Insurtech investment from incumbents and in the UK remains robust despite sluggish start to 2017
Global insurtech investment fell by almost two thirds in the first quarter of the year as startups moved closer to product launches, according to a report from Willis Towers Watson.
Total funding fell by 64% from $783m to $283m, and deal volume declined by 36% from 59 to 38. Early stage funding stood at $63m, the lowest Q1 mark since 2013.
The UK market however remained strong, while investments from incumbents was flat year on year.
The slowdown was due in part to a broader decline in funding for largely US-based health and life insurance players. Investment growth in P&C insurtechs has tapered off, but more gradually.

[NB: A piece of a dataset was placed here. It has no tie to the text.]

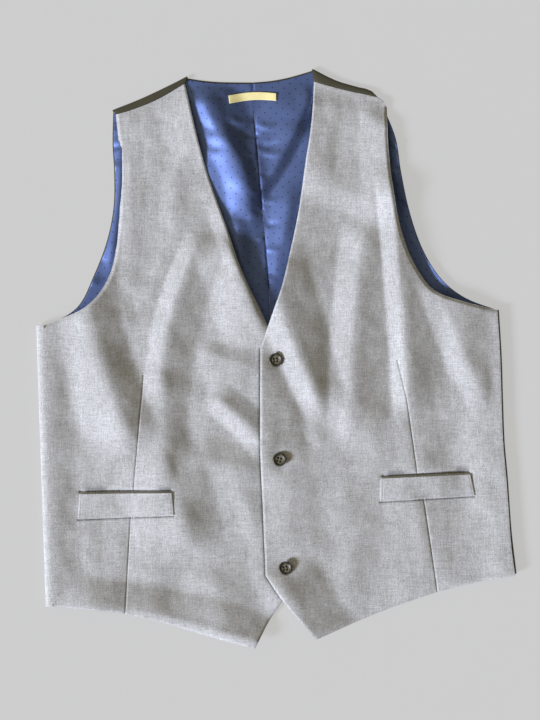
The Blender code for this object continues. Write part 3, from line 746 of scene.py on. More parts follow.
blue_satin, shader, place = new_material("blue_satin", roughness=0.52, metallic=0.7)
threads = place.grain(LINING_THREAD)
tone = blend(LINING_THREAD_TONE, place.grain(LINING_CLOUD), threads)
dots = dotted(place).mix(tone.mix(BLUE_DEEP, BLUE_PALE), DOT_AND_SEAM_SHADE_NAVY)
# Painted shade: the seam is darkened towards the navy of the dots.
feed(shader, "Base Color", (place.attribute("painted_shade") * PAINTED_SHADE_SHARE).mix(dots, DOT_AND_SEAM_SHADE_NAVY))
relief = blend(LINING_THREAD_RELIEF, place.grain(LINING_CRUMPLE, detail=3.0), threads)
raise_grain(shader, relief, LINING_RELIEF)


def lining_height(top_line):
    """Function of the height of a lining's middle above the table."""

    def height(x, y):
        held = smooth(distance_to(top_line, x, y) / SEAM_REACH)
        slack = sum_of_folds(LINING_FOLDS, x, y) * held
        slack = slack + sum_of_folds(LINING_CREASES, x, y)
        slack = slack + unevenness(x, y, SLACK_SIZE, SLACK_HEIGHT, seed=3.0)
        dip = SEAM_DIP * near_line(CENTRE_SEAM, x, y, SEAM_WIDTH)
        return LINING_BED + np.maximum(slack - dip, -GAP / 2)

    return height


def lining_painted_shade(x, y):
    """Painted shade of the seam down the middle, darkest on its small stitches."""
    return stitch_row(y, BETWEEN_STITCHES) * near_line(CENTRE_SEAM, x, y, SEAM_LINE_WIDTH)


for side, sections, top_places in (("right", BACK_RIGHT, TOP_RIGHT), ("left", BACK_LEFT, TOP_LEFT)):
    grid, neck_column = back_grid(side, sections, top_places, LINING_CELL)[:2]
    top = np.where(np.arange(grid.shape[1]) < neck_column, LINING_TUCK, LINING_INSET)
    grid = inset(grid, top=top, hem=LINING_INSET, outer=LINING_INSET, inner=SEAM_GAP)
    body = with_height(grid, np.zeros(grid.shape[:2]))
    lining = make_cloth(
        "blue_lining_" + side, body, (), LINING, blue_satin, height=lining_height(edge_line(top_places)),
        seams=(CENTRE_SEAM,), painted_shade=lining_painted_shade, rim_steps=1
    )
    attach(lining, "root")
    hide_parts("back_lining_" + side)

# Neck label: a strip of cream woven tape with folded ends, sewn over the seam of the linings just
# below the neck.  It is bare.
LABEL = ((-52.7, 288.2), (-0.4, 290.8), (-0.2, 282.4), (-51.6, 279.2))
LABEL_ARCH = 2.6
LABEL_CELLS = (52, 10)
LABEL_LIFT = 0.5
# The stiff tape bridges the creases under it: its height is an average over this many cells.
LABEL_BRIDGE = 9
TAPE = 0.8
TAPE_DARK = (0.95, 0.78, 0.34)
TAPE_LIGHT = (1.00, 0.95, 0.50)
TAPE_RIB = (0.45, 4.0, 4.0)
TAPE_RIB_SHARE = 0.5
TAPE_RIB_HEIGHT = 0.12
TAPE_WEAVE = (0.8, 0.8, 0.8)


def strip_plan(corners, cells):
    """Points of a strip between four corners: top outer, top inner, bottom inner, bottom outer."""
    across = np.linspace(0.0, 1.0, cells[0] + 1)[None, :, None]
    down = np.linspace(0.0, 1.0, cells[1] + 1)[:, None, None]
    top_outer, top_inner, bottom_inner, bottom_outer = np.array(corners)
    top = blend(across, top_outer, top_inner)
    bottom = blend(across, bottom_outer, bottom_inner)
    return blend(down, top, bottom)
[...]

Initial reports said the global fall was linked to the market cycle and suggested maturity was a factor – a claim disputed by market commentators and another recent study from KPMG.
A number of recent deals also suggest that the sector remains white hot. Overall, total funding was the seventh highest ever.
In the past five years, 51% of incumbents’ insurtech investment was at the Seed or Series A stage; in Q1 2017, it had fallen to 20%, indicating their support may have shifted toward businesses that have achieved product market fit. The overall investment mix (including VCs) remains steady, with two thirds of deals being at the early stages.
The UK’s share of incumbent deals rose from 6% to 8% over the same period, and from 8% to 13% overall, making it the second largest market, behind the US.
The incumbent deal number in Q1 was 25, up slightly year on year, and in line with the trended quarterly average in 2016 (26).
Small business is big business
The report said report 25% of total premiums for SMEs would be placed digitally by 2020.
“The $100bn small business insurance sector is one of the most promising for disruption,” said Rafal Walksewicz, chief executive officer of Willis Towers Watson Securities, “as insurers attempt to navigate the complexity of automating underwriting processes to accommodate a broad range of business classes in a user friendly format and combat the inefficiency of processing small ticket premiums and claims.”
Walksewicz also described small business insurance as the most active area in insurtech – a claim backed up by US giant Travelers’ £400m acquisition of UK-based digital SME platform, Simply Business. A source said that this was more than twice the sum the business had expected to receive, and more than three times the price paid when it was acquired by Aquiline for £120m, less than a year before. The multiple of over 50 times earnings (EBITDA) paid by Travelers is one of the highest the industry has ever seen.
The definition of insurtech appears to have broadened rather than deepened in Q1’17.
SME-focused startups have also been attracting significant investment. Next insurance, which specialises in insurance for professionals, including personal trainers and photographers, via Facebook or chatbots, raised $29m in Series A funding last month, as revealed by Insurance Times. Corporate backers include Markel and Munich Re’s venture arm, HSB. The reinsurer’s other investments include Trov, Slice Labs, Simplesurance (which launched in the UK last week) and Bought by Many, underscoring a wider move of incumbents – in particular reinsurers – to invest directly in, as well as partner with insurtechs.
The report also noted an increasing focus on distribution, with 74% of transactions involving players focused on that space, up from 61% over the previous five years. Industry commentators have said that distribution is where insurance disruption will first occur.
The data for the report was compiled by CB Insights.
Another recent report from KMPG said that VC-specific insurtech investment would rebound after a slow first quarter. ”This lull is not expected to last, particularly as insurance companies around the world seem to have begun to feel the pressure to embrace insurtech innovation,” the latest Pulse of Fintech report concluded.
“Over the remainder of 2017, insurtech investment should continue to grow across the insurance value chain,” it said, referencing investments in ’enabler technologies’ like artificial intelligence and the Internet of Things.
The report emphasized that insurtech remained an immature market compared to broader fintech, which created investment opportunities.
“The definition of insurtech appears to have broadened rather than deepened in Q1’17. This suggests more startups are getting involved in the insurtech ecosystem because of the opportunities inherent in the sector,” added Murray Raisbeck, insurance partner for KPMG UK. The report concluded insurtech would experience strong global growth during the remainder of the year.
Over the first three months of 2017, European fintech startups secured $667M in funding from VCs – 60% of the total sum raised in 2016. CB Insights forecasts that funding this year will exceed 2016 by 57%.
The UK remains a strong capital magnet for startups across all sectors, with the country pulling in a record number of deals in Q1 this year. Total funding is over $15bn in the past year.